Business used to be go karting. Now it's Formula 1.
Akshay Kothari · Co-founder & COO, Notion
Akshay Kothari has spent most of his time at Notion trying to put himself out of a job. His move, repeated for years, is to run at whatever the company’s biggest unsolved problem is, build the system around it, hire someone great to own it, and then remove himself. In 2023 the approach left him, a co-founder of a multibillion-dollar company, with zero direct reports and a calendar wide open to think.
That instinct fits the company he helps run. Notion built itself like an art project: profitable, still largely owned by its founders and employees, raising money only when there was a real reason to, and kept deliberately small, around 1,200 people running a business at public scale. For years its core was a system of record, a modern editor and database that people genuinely loved and built their work inside. Then AI changed what people expect software to do, and Notion decided to reinvent the product rather than wait to be replaced.
In this conversation, Akshay walks through how Notion pulled that off: the stretch he calls the swamp of despair, when its AI agent failed four times before it worked; why the company stopped trying to make the model fit its product and started fitting the product to the model; and how it dissolved the line between its AI team and everyone else until there was nobody left who wasn’t building with AI. The bet landed. AI moved from a defensive play to a real driver of growth, and Notion’s growth rate has climbed for over a year, with the most recent quarter running about 50% above where it was a year earlier. As Akshay frames it, the business went from go-karting to Formula 1, and now the company has to rewire how it drives.

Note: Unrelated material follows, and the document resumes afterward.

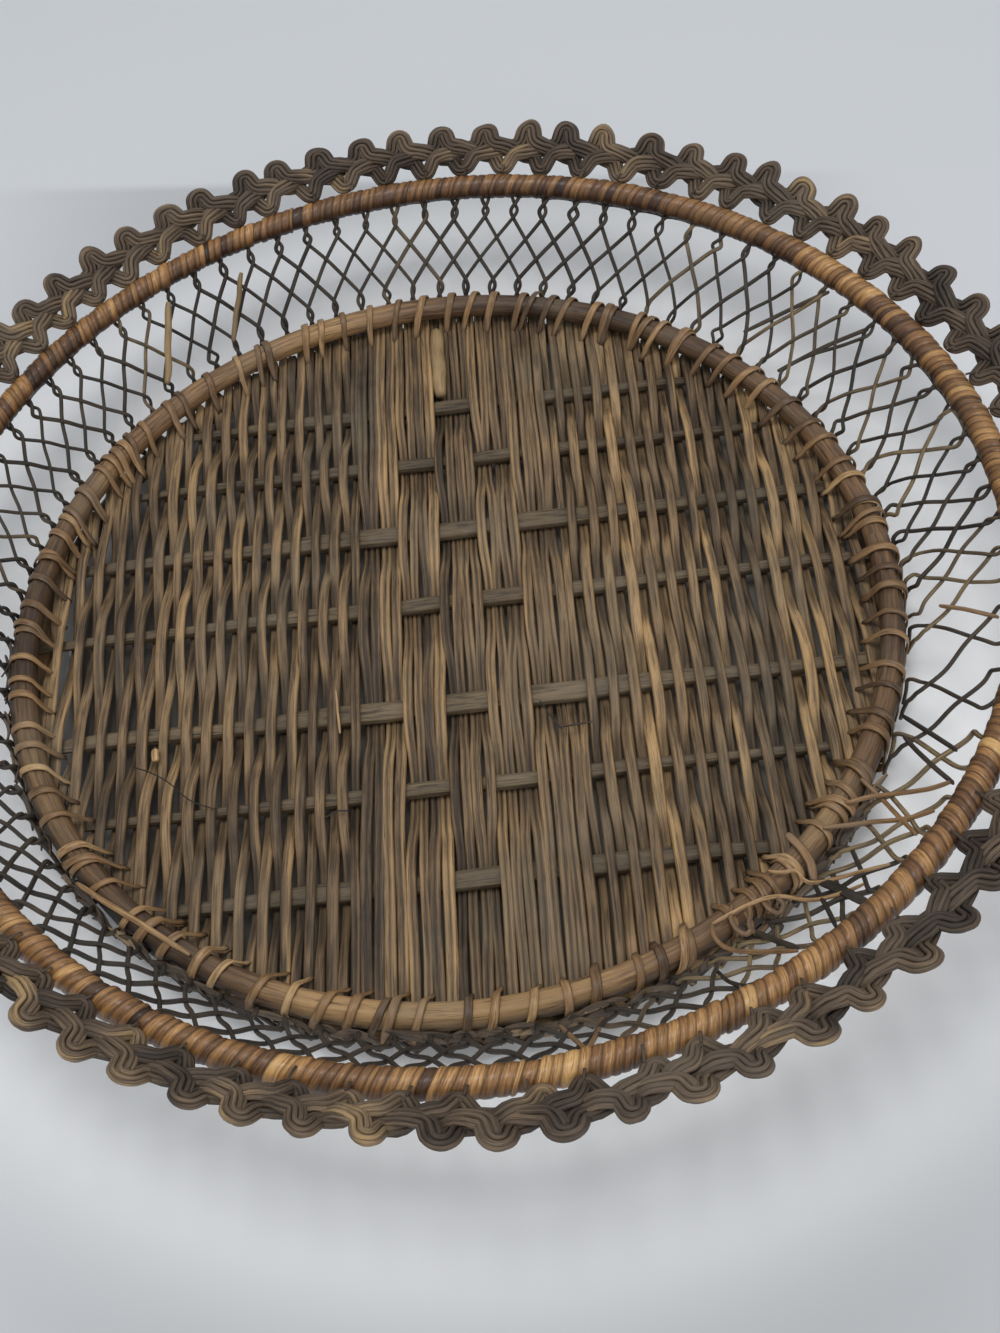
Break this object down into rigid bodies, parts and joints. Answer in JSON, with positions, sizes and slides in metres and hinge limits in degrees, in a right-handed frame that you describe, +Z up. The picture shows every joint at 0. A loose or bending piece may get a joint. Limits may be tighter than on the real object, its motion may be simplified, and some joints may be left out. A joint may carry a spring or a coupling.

Akshay Kothari is the co-founder and chief operating officer of Notion, the productivity software company valued at around $11 billion, where he has built and scaled functions from support and sales to marketing and finance, alongside co-founders Ivan Zhao (CEO) and Simon Last. Before Notion, Kothari co-founded Pulse, a news-reading app that began as a Stanford design school class project in 2010, won an Apple Design Award, reached more than 30 million users, and was acquired by LinkedIn for $90 million in 2013. He then spent roughly six years at LinkedIn as Vice President of Product and Head of LinkedIn India. Kothari holds a Bachelor's degree in Electrical Engineering from Purdue University and a Master's in Electrical Engineering from Stanford University.
The most quotable moments from Akshay Kothari
The terminal value of these old businesses — you should just assume they may go to zero. You have to disrupt yourself to where the business is going. Do it to yourself before someone else does it to you.
Just because something didn't work a year ago doesn't mean you shouldn't try again. You could try the same exact thing, but the capability is now ready for it to work.
You have to stop trying to fit the LLM with what you have, and fit what you have to the LLM. If you can do that, you'll feel like you're going with the tailwind instead of the headwinds.
It's underrated to have a founder who is an individual contributor, because my only optimization function is Notion winning. I don't care about the bureaucracy or politics — I'll run after the problem and then hand it to the right person.
If truly anybody can build anything, then the alpha is going to be around picking the right thing to build and doing it with taste. We might be back to what was already true before.
The best companies aren't using AI to do the same work with fewer people — they're raising their ambitions. It's less about efficiency and more about each person being way more productive.
I don't want to live in a world where there are single-person billion-dollar companies. If the business is going so well, it's a lot of fun to build it with other people. Think abundance.